[Rows from a 3D modeling dataset]
==========
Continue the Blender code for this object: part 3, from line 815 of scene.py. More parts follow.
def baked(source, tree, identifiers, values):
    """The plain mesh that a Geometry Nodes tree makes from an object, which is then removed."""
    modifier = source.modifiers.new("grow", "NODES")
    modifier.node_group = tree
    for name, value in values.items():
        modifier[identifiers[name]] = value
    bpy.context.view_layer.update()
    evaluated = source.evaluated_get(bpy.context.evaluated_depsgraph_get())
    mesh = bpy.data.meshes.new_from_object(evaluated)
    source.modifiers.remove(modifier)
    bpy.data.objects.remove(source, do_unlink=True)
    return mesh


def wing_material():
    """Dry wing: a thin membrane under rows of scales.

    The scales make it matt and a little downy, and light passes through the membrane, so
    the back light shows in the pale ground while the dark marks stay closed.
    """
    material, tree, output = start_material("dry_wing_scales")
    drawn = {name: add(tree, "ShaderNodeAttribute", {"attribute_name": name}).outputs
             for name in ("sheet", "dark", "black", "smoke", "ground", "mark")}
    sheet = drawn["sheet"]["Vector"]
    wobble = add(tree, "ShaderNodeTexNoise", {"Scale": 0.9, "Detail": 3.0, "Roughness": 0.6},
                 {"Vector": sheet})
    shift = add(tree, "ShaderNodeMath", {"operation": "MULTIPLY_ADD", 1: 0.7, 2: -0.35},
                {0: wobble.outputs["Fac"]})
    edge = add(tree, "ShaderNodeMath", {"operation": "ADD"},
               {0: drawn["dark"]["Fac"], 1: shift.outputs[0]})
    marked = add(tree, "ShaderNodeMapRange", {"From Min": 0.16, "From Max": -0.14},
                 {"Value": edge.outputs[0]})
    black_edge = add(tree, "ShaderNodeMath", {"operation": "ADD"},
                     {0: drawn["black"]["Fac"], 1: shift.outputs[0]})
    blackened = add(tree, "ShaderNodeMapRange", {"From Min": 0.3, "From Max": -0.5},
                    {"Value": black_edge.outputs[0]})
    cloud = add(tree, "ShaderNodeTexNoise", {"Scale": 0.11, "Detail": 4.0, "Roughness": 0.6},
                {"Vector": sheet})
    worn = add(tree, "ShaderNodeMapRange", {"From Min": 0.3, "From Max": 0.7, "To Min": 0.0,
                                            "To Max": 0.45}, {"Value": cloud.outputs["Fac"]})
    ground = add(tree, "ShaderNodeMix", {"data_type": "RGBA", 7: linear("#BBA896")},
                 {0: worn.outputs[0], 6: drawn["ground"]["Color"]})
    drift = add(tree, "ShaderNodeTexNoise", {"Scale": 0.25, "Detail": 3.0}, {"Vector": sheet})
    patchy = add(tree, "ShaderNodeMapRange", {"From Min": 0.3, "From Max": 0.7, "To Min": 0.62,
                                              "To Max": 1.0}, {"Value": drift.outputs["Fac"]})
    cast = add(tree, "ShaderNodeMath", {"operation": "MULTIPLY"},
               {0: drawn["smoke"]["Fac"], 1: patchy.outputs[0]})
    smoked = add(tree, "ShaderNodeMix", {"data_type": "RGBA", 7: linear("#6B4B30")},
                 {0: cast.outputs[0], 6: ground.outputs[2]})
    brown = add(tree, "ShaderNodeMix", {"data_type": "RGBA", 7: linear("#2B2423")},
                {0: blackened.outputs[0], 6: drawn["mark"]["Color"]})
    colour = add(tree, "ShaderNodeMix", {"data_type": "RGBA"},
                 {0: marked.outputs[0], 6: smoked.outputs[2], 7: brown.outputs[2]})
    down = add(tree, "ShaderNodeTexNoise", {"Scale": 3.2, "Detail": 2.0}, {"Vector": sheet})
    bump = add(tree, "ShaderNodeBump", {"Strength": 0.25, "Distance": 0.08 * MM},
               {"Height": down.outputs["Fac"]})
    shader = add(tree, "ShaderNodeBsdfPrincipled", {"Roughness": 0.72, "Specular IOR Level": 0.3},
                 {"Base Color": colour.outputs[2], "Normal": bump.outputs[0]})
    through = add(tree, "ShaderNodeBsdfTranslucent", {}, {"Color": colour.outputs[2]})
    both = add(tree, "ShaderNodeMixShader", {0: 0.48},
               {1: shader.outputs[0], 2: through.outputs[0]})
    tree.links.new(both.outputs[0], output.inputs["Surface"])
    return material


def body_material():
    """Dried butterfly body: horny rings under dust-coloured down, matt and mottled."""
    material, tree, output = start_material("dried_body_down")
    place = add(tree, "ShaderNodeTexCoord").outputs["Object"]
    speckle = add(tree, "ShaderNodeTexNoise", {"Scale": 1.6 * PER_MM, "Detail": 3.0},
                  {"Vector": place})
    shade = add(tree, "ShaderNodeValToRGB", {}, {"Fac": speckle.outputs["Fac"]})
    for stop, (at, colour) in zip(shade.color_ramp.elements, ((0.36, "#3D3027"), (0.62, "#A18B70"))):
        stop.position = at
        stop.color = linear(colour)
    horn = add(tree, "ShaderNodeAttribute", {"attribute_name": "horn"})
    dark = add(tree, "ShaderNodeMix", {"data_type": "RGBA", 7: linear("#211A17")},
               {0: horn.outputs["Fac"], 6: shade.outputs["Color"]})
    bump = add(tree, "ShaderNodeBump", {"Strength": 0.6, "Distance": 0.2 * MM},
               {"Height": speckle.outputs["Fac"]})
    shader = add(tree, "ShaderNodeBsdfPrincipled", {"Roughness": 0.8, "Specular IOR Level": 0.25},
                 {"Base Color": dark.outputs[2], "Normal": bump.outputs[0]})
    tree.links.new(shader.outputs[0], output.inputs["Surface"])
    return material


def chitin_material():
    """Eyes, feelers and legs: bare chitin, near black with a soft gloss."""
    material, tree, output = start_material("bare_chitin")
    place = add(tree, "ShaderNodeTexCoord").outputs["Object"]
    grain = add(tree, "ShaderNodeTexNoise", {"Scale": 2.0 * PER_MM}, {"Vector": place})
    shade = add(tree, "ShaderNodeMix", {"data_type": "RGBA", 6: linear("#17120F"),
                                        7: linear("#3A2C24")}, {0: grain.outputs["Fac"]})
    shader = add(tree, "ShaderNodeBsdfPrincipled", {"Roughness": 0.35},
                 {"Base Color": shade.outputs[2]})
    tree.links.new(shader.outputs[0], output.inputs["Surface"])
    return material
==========
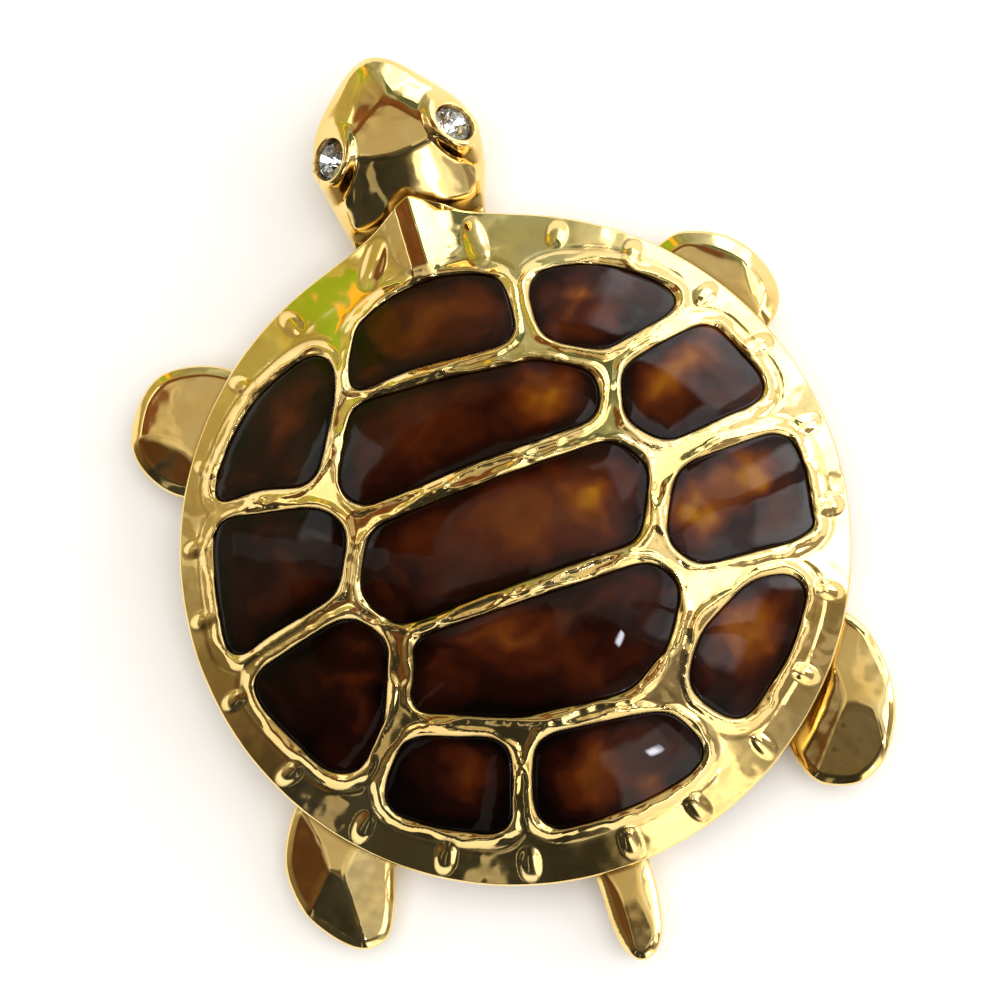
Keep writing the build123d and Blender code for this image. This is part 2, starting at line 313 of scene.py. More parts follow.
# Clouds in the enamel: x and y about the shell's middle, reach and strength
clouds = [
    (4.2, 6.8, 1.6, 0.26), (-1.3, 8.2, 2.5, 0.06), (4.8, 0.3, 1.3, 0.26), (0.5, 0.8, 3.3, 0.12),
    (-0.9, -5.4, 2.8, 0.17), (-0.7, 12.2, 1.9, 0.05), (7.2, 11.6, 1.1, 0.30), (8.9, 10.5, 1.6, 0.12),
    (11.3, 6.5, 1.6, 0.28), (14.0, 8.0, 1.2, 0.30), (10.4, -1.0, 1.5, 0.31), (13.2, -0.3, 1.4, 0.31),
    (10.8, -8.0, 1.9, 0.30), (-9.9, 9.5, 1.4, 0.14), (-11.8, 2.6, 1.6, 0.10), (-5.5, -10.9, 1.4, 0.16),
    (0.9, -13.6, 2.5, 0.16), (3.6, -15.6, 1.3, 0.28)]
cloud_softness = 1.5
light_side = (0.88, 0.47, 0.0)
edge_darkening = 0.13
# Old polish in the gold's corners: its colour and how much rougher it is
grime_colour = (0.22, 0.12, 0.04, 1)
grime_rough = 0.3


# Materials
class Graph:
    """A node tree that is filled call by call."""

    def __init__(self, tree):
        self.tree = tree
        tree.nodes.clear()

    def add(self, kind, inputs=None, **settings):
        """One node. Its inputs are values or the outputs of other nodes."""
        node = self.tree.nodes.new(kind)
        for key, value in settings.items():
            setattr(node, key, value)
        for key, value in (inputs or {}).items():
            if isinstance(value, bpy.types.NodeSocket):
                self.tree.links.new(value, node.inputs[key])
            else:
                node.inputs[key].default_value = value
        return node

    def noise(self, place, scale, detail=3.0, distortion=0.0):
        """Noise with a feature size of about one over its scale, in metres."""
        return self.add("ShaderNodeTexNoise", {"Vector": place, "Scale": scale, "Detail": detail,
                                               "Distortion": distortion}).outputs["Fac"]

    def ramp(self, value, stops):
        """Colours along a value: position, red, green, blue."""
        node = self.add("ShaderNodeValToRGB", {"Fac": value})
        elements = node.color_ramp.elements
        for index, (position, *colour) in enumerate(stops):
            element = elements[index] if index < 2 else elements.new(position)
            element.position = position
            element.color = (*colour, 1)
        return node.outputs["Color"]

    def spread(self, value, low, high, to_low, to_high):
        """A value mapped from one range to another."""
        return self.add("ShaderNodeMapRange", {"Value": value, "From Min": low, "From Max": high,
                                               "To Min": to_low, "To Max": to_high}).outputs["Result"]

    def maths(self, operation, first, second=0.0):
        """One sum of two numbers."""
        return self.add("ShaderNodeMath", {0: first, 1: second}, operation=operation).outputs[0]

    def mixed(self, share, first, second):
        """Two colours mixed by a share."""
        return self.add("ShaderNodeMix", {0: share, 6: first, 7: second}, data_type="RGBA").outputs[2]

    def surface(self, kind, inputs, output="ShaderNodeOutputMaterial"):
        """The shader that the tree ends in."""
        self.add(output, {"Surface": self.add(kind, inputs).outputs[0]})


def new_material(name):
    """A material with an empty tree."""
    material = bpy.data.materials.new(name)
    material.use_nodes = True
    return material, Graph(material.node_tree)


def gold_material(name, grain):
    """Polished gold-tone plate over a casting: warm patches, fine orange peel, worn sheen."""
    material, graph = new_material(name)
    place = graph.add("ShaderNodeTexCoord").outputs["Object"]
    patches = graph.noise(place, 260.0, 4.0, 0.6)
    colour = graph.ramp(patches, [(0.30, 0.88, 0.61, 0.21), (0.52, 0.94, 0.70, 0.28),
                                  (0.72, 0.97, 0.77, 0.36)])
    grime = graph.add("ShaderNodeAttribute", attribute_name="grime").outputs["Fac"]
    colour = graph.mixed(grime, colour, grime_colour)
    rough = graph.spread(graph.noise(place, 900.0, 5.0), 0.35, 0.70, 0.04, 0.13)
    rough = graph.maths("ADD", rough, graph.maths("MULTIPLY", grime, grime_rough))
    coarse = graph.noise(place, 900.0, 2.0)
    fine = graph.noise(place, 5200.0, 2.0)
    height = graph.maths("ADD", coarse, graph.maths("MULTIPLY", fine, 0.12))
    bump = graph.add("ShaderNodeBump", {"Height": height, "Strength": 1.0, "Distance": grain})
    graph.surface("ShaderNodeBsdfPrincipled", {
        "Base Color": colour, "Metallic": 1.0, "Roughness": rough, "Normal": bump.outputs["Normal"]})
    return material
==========
To be done: Look through the material and copy each line that has "Blender".

Task answer:
Continue the Blender code for this object: part 3, from line 815 of scene.py. More parts follow.
Keep writing the build123d and Blender code for this image. This is part 2, starting at line 313 of scene.py. More parts follow.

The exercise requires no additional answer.